Direction: In the records below, find each line with the word "materials" and copy it.

Entries from a dataset:
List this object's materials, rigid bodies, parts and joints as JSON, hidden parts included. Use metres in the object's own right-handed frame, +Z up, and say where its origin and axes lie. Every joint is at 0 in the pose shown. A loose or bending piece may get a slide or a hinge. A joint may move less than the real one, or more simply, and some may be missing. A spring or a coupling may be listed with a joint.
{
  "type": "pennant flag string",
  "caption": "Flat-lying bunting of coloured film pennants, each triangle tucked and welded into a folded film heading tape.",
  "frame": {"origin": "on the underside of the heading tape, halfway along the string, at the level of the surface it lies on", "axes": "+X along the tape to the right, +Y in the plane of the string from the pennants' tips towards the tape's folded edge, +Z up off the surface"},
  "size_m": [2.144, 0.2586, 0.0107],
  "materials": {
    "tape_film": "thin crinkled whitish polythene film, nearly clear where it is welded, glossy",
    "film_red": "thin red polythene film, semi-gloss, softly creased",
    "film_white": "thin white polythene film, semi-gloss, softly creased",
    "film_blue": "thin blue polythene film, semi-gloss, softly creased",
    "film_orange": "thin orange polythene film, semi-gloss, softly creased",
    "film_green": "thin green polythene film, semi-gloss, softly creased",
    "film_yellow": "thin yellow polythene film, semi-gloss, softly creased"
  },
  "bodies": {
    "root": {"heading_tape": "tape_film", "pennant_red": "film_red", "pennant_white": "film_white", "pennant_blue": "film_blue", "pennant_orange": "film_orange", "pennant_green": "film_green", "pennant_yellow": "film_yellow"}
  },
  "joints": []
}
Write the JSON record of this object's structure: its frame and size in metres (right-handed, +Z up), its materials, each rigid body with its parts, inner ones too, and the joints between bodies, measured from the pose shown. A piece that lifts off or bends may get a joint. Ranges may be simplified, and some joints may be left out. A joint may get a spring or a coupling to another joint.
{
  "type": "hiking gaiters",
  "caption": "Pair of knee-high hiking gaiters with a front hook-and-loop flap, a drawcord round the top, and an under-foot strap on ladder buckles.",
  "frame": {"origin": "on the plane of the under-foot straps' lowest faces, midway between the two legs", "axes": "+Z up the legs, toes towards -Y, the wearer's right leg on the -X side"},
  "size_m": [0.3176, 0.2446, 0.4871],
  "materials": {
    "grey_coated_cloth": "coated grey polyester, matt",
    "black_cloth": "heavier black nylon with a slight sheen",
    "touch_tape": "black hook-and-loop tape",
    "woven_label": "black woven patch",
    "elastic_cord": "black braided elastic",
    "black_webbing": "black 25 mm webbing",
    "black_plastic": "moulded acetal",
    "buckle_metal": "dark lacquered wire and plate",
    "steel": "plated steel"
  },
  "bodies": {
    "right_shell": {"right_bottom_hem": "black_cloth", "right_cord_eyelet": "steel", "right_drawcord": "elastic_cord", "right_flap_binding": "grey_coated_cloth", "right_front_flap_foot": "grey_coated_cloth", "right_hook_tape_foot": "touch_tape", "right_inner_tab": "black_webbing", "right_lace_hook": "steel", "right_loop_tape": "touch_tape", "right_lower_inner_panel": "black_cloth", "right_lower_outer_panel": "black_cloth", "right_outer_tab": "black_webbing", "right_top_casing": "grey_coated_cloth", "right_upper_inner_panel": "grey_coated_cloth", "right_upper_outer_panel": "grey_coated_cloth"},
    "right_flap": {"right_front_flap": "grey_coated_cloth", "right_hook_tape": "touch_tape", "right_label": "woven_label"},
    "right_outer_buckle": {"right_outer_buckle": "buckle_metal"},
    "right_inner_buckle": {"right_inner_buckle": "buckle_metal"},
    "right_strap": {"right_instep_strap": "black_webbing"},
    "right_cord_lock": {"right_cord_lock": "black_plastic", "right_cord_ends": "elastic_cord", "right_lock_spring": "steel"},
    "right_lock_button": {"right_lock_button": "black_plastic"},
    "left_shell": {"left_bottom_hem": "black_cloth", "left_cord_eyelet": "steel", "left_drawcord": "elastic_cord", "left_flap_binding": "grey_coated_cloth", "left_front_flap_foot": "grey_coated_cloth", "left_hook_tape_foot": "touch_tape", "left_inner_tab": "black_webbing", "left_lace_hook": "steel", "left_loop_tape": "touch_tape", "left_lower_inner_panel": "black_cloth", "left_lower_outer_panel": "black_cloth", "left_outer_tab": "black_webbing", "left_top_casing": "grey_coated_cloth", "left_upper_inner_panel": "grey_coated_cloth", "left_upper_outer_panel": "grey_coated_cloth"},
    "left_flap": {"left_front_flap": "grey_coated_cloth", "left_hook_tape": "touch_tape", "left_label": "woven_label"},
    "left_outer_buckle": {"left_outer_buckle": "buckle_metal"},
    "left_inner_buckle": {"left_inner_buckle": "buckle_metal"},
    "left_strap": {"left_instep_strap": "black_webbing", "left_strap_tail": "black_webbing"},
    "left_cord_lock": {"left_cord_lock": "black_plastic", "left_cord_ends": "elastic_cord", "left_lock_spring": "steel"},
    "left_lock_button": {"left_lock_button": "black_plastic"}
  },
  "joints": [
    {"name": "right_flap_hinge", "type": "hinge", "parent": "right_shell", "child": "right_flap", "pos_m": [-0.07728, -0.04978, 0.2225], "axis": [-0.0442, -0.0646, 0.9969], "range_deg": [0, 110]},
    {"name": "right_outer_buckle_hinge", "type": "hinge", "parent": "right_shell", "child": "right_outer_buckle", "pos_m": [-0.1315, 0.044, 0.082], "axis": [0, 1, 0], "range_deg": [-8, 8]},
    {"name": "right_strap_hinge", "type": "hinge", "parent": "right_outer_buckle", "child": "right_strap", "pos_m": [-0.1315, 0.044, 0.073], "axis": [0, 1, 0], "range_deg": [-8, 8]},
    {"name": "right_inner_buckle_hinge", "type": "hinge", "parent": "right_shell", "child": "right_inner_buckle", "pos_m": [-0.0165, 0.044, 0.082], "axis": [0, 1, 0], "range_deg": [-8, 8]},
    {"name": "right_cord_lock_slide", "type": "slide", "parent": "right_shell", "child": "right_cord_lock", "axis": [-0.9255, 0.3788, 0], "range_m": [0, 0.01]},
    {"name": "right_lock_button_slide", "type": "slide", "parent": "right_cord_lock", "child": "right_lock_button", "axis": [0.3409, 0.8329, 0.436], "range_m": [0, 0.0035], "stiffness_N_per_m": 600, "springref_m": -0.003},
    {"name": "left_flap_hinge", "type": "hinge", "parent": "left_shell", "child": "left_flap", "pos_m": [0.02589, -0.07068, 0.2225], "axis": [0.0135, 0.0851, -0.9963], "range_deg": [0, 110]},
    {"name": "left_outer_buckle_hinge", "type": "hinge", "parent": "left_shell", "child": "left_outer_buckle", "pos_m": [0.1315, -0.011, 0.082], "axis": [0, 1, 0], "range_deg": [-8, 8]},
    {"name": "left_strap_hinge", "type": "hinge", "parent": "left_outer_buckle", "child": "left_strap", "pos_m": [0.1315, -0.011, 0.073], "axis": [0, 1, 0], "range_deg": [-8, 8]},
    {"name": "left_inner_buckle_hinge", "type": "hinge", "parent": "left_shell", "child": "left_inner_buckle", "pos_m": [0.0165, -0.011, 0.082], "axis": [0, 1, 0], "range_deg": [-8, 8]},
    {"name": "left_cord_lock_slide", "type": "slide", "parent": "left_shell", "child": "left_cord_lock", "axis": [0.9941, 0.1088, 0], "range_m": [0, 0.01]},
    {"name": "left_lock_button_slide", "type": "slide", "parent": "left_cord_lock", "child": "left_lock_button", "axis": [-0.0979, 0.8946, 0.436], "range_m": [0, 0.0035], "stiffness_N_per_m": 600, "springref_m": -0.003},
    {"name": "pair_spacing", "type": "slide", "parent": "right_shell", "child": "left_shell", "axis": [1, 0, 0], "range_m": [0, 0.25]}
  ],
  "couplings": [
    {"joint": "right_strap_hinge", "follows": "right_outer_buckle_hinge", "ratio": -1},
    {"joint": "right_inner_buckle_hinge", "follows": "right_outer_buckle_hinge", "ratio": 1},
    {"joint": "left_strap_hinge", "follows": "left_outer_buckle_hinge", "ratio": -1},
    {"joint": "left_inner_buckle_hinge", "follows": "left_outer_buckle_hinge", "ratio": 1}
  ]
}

The solution:
List this object's materials, rigid bodies, parts and joints as JSON, hidden parts included. Use metres in the object's own right-handed frame, +Z up, and say where its origin and axes lie. Every joint is at 0 in the pose shown. A loose or bending piece may get a slide or a hinge. A joint may move less than the real one, or more simply, and some may be missing. A spring or a coupling may be listed with a joint.
  "materials": {
Write the JSON record of this object's structure: its frame and size in metres (right-handed, +Z up), its materials, each rigid body with its parts, inner ones too, and the joints between bodies, measured from the pose shown. A piece that lifts off or bends may get a joint. Ranges may be simplified, and some joints may be left out. A joint may get a spring or a coupling to another joint.
  "materials": {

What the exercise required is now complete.